The valuation implies a "show-me" discount. Peers with positive margins and growth command 3-4x sales; AOSL's 1x multiple prices in either failure to execute the transformation or continued share loss to SiC/GaN competitors. For the stock to re-rate toward 2-3x sales, the company must demonstrate: (1) sustained Power IC revenue above 35% of product mix, (2) gross margin expansion toward the 30% target, and (3) clear design win momentum in AI data centers beyond the current single program.

Conclusion: A Capital-Infused Transformation at Knife's Edge

AOSL stands at a critical inflection point where $150 million in JV proceeds provide the capital to accelerate a necessary transformation from commodity component supplier to AI-focused total solutions provider. The strategy is sound—targeting medium-voltage power conversion in 800V data centers and high-current smartphone battery protection where BOM content expansion can drive margin recovery. The execution, however, remains unproven. March 2026's guided trough in revenue and margins must mark the bottom, as promised, with June's rebound validating that investment is converting to design wins.

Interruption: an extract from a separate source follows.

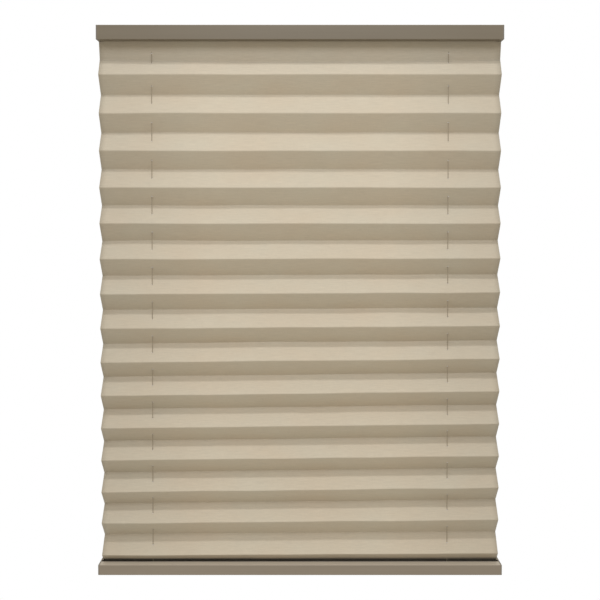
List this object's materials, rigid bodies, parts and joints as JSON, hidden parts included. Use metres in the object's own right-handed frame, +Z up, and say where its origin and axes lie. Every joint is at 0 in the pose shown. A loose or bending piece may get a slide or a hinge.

The competitive landscape offers little mercy. Infineon, onsemi, and MPWR dominate with scale, superior technology in wide-bandgap semiconductors, and entrenched customer relationships. AOSL's niche focus and proprietary packaging provide temporary differentiation, but the company's -12% ROE and negative free cash flow reveal the cost of competing while under-resourced. The $20 million R&D increase from JV proceeds is essential but modest relative to the task.

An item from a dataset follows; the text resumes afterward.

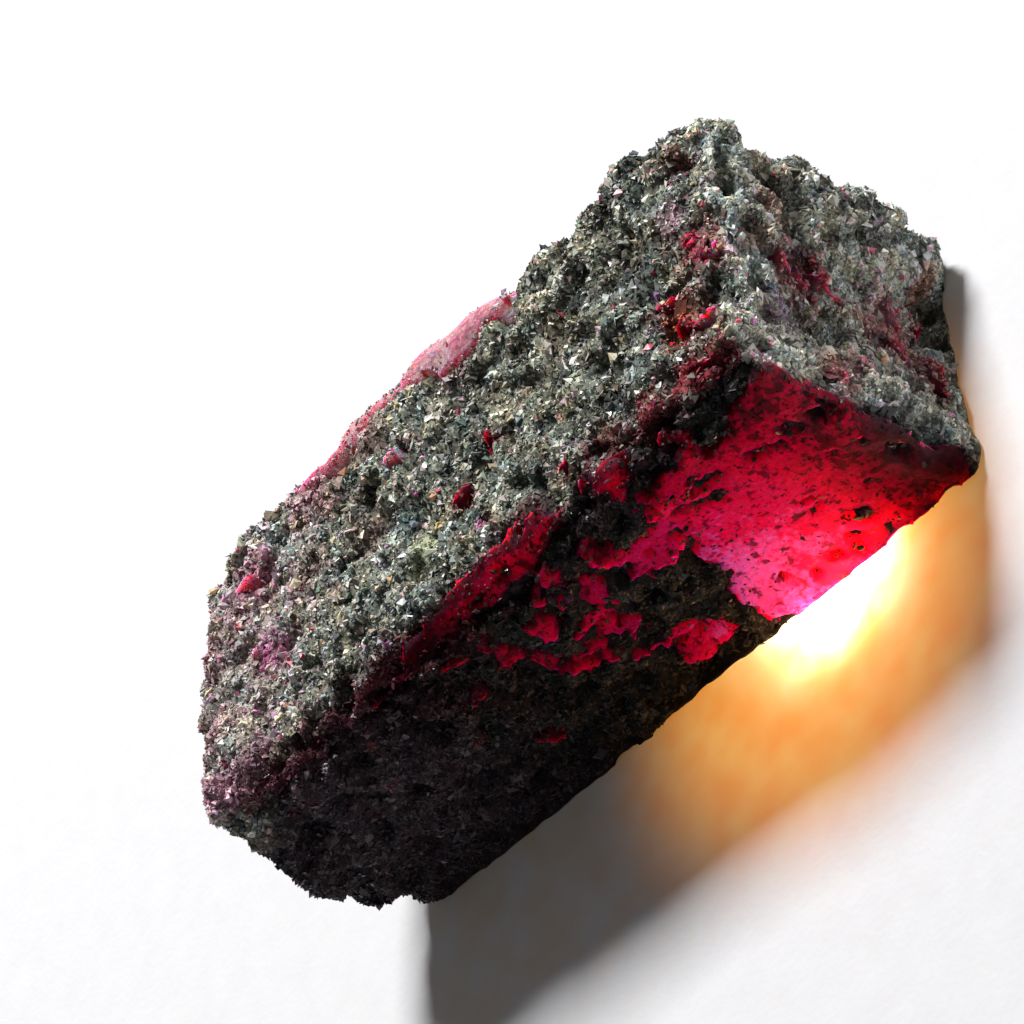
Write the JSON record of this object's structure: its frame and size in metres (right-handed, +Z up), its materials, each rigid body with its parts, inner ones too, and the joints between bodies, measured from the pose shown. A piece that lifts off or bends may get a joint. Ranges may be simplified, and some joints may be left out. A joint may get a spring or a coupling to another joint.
{
  "type": "raw ruby crystal",
  "caption": "Block-shaped raw ruby crystal with flat parting faces, a granular matrix crust and bare translucent red windows, resting on its flat foot.",
  "frame": {"origin": "middle of the bounding box, on the ground under the flat foot", "axes": "+X along the block towards the end with the crusted knob, -Y out of the long side with the bare red window, +Z up"},
  "size_m": [0.0366, 0.016, 0.0132],
  "materials": {
    "ruby_crystal": "rough dark grey-green sandy matrix skin over translucent deep red ruby, satin where the crystal is bare"
  },
  "bodies": {
    "root": {"ruby_crystal": "ruby_crystal"}
  },
  "joints": []
}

For investors, the thesis hinges on two variables: speed of AI data center penetration beyond the initial medium-voltage socket, and pace of margin recovery toward the 30% target. If AOSL can capture share in the 800V DC transition and demonstrate gross margin expansion by mid-2026, the 0.95x revenue multiple offers substantial upside re-rating potential. If competitive pressure accelerates ASP erosion or SiC/GaN adoption outpaces AOSL's silicon roadmap, the company's small scale and negative cash flow create downside risk that could test the $21.86 stock price. The capital infusion bought time, but not certainty.